# Items from a data source:
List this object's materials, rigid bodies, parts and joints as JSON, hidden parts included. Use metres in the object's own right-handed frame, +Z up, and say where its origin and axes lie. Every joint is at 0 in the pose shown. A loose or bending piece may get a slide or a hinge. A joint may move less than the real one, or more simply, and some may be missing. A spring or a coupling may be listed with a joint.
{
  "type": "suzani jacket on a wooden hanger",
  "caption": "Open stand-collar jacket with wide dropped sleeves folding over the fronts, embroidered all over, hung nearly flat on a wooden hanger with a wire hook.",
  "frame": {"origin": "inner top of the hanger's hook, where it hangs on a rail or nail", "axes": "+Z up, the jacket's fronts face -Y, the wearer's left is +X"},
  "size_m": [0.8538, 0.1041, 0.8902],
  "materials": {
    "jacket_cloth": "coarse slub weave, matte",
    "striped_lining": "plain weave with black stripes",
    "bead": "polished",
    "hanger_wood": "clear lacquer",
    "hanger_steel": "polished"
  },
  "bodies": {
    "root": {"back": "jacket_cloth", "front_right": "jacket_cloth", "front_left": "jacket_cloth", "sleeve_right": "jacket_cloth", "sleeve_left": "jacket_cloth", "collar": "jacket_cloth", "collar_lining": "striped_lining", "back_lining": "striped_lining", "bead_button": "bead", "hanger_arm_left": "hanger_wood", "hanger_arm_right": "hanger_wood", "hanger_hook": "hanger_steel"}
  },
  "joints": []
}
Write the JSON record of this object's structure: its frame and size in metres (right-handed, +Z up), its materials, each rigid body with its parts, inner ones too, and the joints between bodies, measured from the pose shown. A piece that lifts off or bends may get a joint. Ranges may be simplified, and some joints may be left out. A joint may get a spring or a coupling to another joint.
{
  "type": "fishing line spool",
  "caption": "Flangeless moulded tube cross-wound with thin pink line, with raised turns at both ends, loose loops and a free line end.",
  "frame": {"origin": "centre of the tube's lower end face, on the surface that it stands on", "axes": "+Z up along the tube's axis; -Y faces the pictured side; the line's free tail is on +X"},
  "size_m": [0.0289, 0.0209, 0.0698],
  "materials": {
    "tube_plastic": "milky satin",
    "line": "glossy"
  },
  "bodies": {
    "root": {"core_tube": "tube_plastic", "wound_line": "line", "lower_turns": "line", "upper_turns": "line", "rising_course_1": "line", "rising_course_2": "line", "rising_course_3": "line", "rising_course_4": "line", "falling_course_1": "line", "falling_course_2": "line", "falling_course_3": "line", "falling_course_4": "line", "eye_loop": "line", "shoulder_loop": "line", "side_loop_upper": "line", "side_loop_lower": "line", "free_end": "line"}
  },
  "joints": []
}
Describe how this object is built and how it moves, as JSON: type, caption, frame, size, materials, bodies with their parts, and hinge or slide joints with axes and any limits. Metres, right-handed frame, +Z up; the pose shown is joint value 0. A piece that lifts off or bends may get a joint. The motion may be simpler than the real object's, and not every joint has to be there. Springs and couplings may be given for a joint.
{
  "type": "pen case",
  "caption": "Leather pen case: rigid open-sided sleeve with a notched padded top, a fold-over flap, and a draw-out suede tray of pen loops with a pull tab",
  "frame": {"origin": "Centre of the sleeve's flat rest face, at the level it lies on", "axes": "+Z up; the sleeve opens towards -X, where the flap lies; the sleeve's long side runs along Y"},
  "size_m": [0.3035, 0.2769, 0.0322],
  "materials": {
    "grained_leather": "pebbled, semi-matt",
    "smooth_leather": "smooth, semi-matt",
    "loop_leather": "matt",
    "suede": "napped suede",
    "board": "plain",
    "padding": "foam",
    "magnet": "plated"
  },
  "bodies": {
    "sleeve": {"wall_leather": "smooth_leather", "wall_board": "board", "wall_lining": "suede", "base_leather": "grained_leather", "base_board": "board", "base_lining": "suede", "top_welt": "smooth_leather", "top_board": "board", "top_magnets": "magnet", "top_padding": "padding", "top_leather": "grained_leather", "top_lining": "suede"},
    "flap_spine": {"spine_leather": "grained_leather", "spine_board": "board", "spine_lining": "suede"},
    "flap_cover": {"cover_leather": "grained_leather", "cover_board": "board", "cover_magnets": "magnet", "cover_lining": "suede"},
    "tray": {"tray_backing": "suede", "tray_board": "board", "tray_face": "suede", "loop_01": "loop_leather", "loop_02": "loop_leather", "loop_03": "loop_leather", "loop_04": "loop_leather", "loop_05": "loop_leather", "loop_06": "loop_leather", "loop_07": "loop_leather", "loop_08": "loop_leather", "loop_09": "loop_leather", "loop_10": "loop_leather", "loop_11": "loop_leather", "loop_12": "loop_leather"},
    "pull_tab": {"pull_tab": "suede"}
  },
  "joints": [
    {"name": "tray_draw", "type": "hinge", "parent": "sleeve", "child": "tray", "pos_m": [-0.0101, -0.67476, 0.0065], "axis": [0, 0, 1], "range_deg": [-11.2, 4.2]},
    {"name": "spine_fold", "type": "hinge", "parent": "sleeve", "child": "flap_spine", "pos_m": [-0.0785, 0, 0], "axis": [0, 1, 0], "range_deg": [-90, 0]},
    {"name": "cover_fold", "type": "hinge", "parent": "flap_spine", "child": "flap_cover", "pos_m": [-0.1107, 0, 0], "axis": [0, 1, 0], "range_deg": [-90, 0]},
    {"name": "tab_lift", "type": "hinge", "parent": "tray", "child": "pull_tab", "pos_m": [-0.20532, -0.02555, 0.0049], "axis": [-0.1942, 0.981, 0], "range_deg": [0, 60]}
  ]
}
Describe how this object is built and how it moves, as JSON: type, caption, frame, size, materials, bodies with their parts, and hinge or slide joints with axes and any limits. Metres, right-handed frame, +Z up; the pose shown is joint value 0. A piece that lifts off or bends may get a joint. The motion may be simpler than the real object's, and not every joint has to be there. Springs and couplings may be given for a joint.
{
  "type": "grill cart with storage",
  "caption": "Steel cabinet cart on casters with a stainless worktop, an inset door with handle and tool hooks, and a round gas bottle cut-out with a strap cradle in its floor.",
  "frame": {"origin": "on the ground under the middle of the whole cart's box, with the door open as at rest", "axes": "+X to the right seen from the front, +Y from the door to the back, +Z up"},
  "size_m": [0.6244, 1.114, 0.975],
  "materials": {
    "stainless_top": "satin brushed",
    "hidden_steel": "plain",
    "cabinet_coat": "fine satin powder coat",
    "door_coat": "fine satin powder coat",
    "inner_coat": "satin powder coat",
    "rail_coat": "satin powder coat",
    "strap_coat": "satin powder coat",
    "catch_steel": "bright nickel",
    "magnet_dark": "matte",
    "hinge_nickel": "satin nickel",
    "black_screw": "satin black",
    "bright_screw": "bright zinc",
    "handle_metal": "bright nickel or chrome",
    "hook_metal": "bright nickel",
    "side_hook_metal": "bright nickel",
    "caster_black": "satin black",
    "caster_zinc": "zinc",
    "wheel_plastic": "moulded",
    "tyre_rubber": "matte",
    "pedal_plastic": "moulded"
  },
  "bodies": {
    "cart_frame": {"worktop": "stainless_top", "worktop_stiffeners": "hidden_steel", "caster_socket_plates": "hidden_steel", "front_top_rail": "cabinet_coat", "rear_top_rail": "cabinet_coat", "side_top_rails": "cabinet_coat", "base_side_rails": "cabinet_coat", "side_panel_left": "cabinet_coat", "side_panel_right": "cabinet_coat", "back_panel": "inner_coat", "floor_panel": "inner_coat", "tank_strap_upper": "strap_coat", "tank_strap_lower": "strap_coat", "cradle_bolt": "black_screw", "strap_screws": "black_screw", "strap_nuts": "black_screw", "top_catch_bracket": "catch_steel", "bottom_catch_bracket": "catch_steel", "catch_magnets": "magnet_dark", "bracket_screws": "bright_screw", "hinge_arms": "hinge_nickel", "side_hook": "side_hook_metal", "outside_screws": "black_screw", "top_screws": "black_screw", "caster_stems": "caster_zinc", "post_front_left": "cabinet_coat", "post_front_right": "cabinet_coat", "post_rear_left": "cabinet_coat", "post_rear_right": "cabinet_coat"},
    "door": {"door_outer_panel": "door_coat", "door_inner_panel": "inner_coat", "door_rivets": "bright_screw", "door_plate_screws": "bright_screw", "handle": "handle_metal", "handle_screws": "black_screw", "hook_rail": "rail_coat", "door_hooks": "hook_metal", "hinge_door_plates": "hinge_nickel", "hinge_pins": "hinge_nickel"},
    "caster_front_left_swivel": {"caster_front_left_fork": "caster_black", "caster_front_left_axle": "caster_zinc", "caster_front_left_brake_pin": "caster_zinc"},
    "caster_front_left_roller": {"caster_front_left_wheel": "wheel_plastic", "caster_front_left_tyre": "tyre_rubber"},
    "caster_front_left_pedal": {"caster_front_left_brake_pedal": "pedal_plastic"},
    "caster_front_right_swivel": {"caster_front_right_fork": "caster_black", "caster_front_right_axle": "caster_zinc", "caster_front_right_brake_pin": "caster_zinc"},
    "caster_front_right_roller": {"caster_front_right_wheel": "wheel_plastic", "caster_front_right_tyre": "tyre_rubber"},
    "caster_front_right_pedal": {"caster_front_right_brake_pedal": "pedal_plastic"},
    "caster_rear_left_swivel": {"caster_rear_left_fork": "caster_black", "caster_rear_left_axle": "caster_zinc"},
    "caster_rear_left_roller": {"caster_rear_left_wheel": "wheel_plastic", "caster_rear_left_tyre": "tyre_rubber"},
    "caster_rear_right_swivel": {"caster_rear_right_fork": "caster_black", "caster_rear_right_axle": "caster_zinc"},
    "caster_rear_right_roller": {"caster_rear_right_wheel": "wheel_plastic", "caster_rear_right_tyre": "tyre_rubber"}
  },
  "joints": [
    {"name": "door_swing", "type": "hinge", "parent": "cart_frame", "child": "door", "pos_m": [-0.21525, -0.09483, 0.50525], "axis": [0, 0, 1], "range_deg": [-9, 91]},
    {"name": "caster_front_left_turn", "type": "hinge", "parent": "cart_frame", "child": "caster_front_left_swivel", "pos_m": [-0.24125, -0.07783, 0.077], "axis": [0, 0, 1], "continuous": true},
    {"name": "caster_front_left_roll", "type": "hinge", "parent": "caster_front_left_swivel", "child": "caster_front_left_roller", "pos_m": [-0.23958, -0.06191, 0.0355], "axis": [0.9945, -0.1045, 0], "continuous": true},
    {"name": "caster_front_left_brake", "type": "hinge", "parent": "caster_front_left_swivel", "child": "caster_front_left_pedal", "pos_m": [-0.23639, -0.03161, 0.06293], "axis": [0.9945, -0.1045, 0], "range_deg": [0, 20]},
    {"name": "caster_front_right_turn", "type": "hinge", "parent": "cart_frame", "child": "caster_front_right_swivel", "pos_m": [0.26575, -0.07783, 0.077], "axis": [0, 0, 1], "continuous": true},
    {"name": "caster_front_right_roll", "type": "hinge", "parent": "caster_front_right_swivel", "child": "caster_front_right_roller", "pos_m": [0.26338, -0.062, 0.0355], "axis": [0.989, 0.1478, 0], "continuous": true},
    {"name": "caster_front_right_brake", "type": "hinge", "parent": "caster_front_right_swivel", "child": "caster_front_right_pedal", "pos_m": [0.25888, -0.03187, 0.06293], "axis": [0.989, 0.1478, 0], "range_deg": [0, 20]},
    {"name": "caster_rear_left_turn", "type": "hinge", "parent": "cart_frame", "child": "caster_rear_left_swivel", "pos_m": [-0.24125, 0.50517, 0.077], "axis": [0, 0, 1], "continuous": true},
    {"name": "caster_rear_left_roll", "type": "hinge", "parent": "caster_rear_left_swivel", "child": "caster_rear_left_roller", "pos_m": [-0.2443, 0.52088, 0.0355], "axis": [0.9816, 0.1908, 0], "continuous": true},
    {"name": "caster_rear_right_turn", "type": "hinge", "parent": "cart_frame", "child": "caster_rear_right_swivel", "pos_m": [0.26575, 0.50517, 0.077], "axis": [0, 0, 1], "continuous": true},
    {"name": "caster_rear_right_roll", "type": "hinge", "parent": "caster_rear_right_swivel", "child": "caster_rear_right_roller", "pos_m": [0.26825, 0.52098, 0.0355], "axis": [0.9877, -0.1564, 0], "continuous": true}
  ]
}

# What the task requires:
In the entries above, find lines with "loose" and copy each.

# Result for this exercise:
List this object's materials, rigid bodies, parts and joints as JSON, hidden parts included. Use metres in the object's own right-handed frame, +Z up, and say where its origin and axes lie. Every joint is at 0 in the pose shown. A loose or bending piece may get a slide or a hinge. A joint may move less than the real one, or more simply, and some may be missing. A spring or a coupling may be listed with a joint.
  "caption": "Flangeless moulded tube cross-wound with thin pink line, with raised turns at both ends, loose loops and a free line end.",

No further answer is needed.